Go through the material below and copy all lines with "joints".

- [Input for this task]:
◆ ◆ ◆ ◆ ◆ ◆ ◆
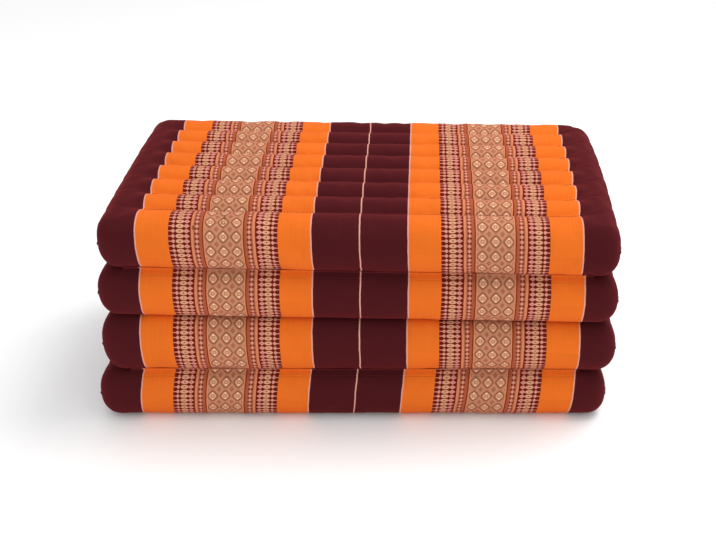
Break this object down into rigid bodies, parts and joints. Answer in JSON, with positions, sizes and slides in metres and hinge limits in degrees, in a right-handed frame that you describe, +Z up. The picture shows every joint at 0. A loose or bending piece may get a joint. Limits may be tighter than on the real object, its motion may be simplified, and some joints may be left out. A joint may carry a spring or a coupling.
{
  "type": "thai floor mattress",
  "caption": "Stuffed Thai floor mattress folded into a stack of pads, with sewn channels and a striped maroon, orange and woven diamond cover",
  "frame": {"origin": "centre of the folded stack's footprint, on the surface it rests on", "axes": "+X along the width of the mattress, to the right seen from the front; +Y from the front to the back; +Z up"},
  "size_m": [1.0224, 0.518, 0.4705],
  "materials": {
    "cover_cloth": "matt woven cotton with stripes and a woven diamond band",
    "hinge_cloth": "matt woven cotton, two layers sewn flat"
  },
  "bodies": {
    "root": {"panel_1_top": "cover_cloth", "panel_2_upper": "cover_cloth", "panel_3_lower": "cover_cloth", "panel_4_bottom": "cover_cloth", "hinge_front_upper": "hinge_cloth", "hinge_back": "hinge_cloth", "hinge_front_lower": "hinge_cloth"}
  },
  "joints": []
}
◆ ◆ ◆ ◆ ◆ ◆ ◆
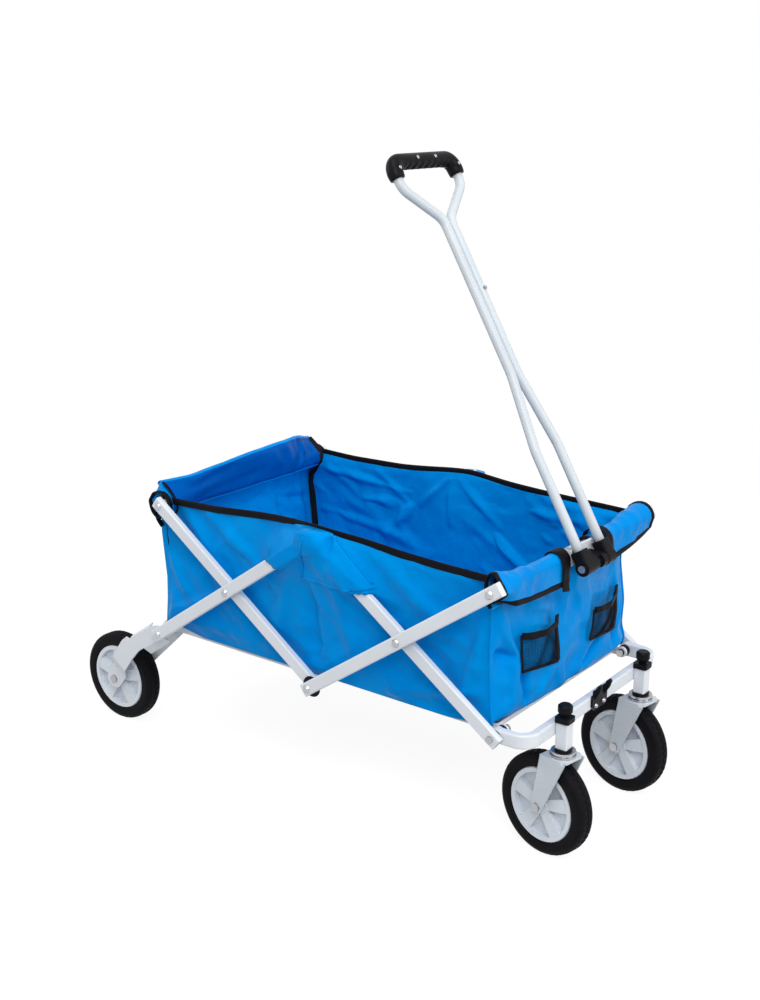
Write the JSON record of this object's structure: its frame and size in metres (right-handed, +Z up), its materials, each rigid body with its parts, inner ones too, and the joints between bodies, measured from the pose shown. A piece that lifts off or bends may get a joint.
◆ ◆ ◆ ◆ ◆ ◆ ◆
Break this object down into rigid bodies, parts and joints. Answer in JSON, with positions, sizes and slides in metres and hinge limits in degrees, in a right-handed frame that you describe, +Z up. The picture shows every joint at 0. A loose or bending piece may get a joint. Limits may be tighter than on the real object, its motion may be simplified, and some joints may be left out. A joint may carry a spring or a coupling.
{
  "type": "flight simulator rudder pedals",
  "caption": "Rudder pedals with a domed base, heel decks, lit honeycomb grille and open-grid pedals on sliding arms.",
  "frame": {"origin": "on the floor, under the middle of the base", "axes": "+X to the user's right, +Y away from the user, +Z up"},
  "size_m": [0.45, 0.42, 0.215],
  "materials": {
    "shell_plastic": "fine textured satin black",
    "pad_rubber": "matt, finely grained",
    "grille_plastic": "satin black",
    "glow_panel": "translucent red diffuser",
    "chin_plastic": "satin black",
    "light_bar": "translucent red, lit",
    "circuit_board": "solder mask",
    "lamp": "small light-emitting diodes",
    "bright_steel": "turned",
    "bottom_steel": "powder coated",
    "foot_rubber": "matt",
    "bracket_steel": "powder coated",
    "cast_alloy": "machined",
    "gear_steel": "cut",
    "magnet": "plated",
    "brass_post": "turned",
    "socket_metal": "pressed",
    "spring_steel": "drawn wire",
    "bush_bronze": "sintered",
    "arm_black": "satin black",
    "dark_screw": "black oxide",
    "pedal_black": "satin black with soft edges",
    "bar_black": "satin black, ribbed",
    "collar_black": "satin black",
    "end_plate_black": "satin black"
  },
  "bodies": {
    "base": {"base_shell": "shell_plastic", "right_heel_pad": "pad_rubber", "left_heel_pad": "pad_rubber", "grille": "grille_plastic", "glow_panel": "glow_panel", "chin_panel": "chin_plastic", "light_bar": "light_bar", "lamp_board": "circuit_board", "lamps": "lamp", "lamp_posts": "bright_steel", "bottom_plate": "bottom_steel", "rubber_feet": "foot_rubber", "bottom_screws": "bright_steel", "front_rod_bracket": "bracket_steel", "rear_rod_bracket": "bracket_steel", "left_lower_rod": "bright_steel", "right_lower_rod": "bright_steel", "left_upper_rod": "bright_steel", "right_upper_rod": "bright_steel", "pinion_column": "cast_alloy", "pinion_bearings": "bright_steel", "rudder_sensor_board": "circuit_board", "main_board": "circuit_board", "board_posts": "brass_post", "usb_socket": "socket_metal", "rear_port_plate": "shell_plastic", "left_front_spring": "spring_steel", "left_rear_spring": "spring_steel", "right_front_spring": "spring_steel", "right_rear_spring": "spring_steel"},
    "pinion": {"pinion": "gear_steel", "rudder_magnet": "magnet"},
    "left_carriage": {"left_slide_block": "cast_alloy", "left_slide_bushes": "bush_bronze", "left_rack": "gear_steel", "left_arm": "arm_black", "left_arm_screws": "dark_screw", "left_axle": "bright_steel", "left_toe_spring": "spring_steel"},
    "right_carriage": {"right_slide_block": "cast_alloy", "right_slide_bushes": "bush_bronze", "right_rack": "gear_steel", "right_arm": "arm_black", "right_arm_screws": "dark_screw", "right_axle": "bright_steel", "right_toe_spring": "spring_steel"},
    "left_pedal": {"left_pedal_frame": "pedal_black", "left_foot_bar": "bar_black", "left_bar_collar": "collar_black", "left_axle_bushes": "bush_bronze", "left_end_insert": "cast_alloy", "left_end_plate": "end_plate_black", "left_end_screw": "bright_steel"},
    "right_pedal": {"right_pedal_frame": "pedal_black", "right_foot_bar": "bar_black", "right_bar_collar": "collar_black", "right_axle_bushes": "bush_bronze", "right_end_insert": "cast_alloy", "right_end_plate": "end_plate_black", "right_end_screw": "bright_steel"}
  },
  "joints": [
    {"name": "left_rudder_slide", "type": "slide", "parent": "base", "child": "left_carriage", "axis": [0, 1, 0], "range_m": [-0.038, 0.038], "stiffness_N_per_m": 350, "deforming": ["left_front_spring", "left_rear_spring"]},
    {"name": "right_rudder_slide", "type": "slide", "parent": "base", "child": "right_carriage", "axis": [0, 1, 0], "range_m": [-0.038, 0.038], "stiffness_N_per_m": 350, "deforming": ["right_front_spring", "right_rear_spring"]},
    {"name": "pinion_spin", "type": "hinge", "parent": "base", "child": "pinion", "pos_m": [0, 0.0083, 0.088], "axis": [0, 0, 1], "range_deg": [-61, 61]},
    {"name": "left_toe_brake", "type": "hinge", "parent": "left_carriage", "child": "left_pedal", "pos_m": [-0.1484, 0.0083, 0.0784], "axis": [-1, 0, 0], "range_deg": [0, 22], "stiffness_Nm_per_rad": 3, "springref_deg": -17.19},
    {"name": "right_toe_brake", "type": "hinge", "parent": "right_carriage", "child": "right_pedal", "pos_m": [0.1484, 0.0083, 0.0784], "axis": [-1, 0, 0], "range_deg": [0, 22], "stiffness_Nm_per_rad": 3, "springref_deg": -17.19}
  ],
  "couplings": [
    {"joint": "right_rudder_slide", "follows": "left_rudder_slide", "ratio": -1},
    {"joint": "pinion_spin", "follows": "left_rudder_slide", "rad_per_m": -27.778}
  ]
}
◆ ◆ ◆ ◆ ◆ ◆ ◆
- [Exercise result]:
Break this object down into rigid bodies, parts and joints. Answer in JSON, with positions, sizes and slides in metres and hinge limits in degrees, in a right-handed frame that you describe, +Z up. The picture shows every joint at 0. A loose or bending piece may get a joint. Limits may be tighter than on the real object, its motion may be simplified, and some joints may be left out. A joint may carry a spring or a coupling.
  "joints": []
Write the JSON record of this object's structure: its frame and size in metres (right-handed, +Z up), its materials, each rigid body with its parts, inner ones too, and the joints between bodies, measured from the pose shown. A piece that lifts off or bends may get a joint.
Break this object down into rigid bodies, parts and joints. Answer in JSON, with positions, sizes and slides in metres and hinge limits in degrees, in a right-handed frame that you describe, +Z up. The picture shows every joint at 0. A loose or bending piece may get a joint. Limits may be tighter than on the real object, its motion may be simplified, and some joints may be left out. A joint may carry a spring or a coupling.
  "joints": [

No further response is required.